Some dissenters of the play say that it is a little too light on the story. A case of style over substance. That might be the case but I say that isn’t theatre first and foremost theatre? It’s a form of art and that has to come before the story. Concerning A Season In the Congo, I don’t think there’s even a case of style over substance. It’s a remarkable feat to be able to tell such an epic story with such panache and creativity, to be able to embody a people’s history, culture, mood and life, whether it be everyday Congolese life, an African market, the night life, war and the spirit and hope of Independence all on a stage with 15 people and three hours.

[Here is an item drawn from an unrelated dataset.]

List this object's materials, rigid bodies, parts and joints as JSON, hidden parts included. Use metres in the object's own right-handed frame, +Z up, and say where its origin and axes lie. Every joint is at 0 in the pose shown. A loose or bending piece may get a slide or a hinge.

If anything A Season In The Congo‘s purpose as I see it, is to encourage the audience to go and find out more about the real story from which this is inspired, and to in turn be inspired by the continued fight against oppression still suffered not just by Congolese but nations around the world.
MY AVOIDS!
Only God Forgives
I’m assuming Ryan Gosling’s presence in the poster is either for marketing/eye candy purposes as he is a guaranteed cash cow for directors because God knows he was barely present in this so-called film. As previously mentioned in other posts, I liked Drive to an extent. Nicolas Winding Refn has an excellent eye for staging, a good ear for music and the story was alright. However, I had my issues with it too. I wasn’t so keen on the lingering camera, the scenes were too long with nothing happening and the camera became so reliant on Gosling’s natural charisma that what was left was a bored looking Gosling do nothing for long stretches of time.
Only God Forgives takes this to the next level. Where that level is nothing. Remarkably, Gosling has even less to say and even less to do. Despite his face plastered all over marketing material he has the most insiginificance presence in any film I’ve seen of late. And this is coming from a big Gosling fan. Not through fault of his own, I still fill he’s a decent actor that excudes the natural charisma but still the question persists, why was he in this movie? His character was so emotionless and far removed from what was happening I actually at points thought he might be a little mentally challenged like he had had too many kicks to the heads in the boxing ring. That assumption is given strength based on the only two action scenes Gosling is involved in. One involves being beaten to a pulp really really easily, the other sees him instigating a fight gaining the upper hand, the camera cuts to the next scene. He’s supposed to be formidable according to his mother. But where’s the evidence of this?
That ladies and gentlemen gives you the jist of a film as a whole. Like Gosling’s character, its completely redundant. It’s either graphically violent or when things get interesting it either gets cut short or leads to nothing. And like Gosling’s character it looks good. It looks really good but scratch the service and all you get is a big black void of nothing.
It was a nothing of a movie. There’s barely a storyline, Gosling’s (cannot remember any of the character’s names that how much of an impression the film made) older sadistic brother rapes and kills a teenage prostitute for no reason whatsoever, a samurai wielding policeman on the case (alongside Kristen Scott Thomas he is the only other interesting character in the film, if it had only them two it would have been infinitely better) allows for the dead girl’s father to avenge her death by gruesomely killing the dude that killed his daughter. Kristen Scott Thomas who plays the matriarch of Gosling and his now dead brother comes to Thailand demanding that Gosling kill his brothers killer and then the policeman that allowed it. What proceeds is a basic game of cat and mouse. Except its a really show chase. Punctuated with bouts of karaoke to (trademark Winding Refn and his obsession with the 80s and Daft Punk) and gruesome violence and torture scenes.
Again the only saving graces were Samurai Cop and Kristen Scott Thomas. The two seemed to be the only slightly fleshed out semblances of human beings. The former because he was able to demonstrate real terror through his lack of words. His actions spoke for everything; his strict code of honor and impassiveness to administer justice through violence. Always under a shield of indifference and coldness which was genuinely chilling. The latter, Scott Thomas’s character has the most dialogue, and with it she makes the most of it. She’s a rancid character but deliciously so.
But even with these two plus points, the great soundtrack, great set design and Refn’s trademark look, this film is unsalvageable. This is a true example of style over substance. So much so that I was bored and ultimately unimpressed. All my suspicions of Drive were confirmed with this one but I hadn’t been so vocal about my reservations because the reception to Drive had been so positive. I thought it was just me but ultimately both films left me hollow. As hollow as what I had just seen (poetic I know). Nicholas Winding Refn, with Bronson, Drive and Only God Forgives, (the only three films I’ve seen of his. I’ve yet to check out Valhalla Rising nor his Pusher trilogy) two strikes out of three (I really liked Bronson) I’m beginning to think this interesting director might be a bit of lost cause for me. However, I will admit that I say this now but because his style is visually arresting, I’ll probably still be intrigued by future work. I’ll just be prepared to have extreme reservations.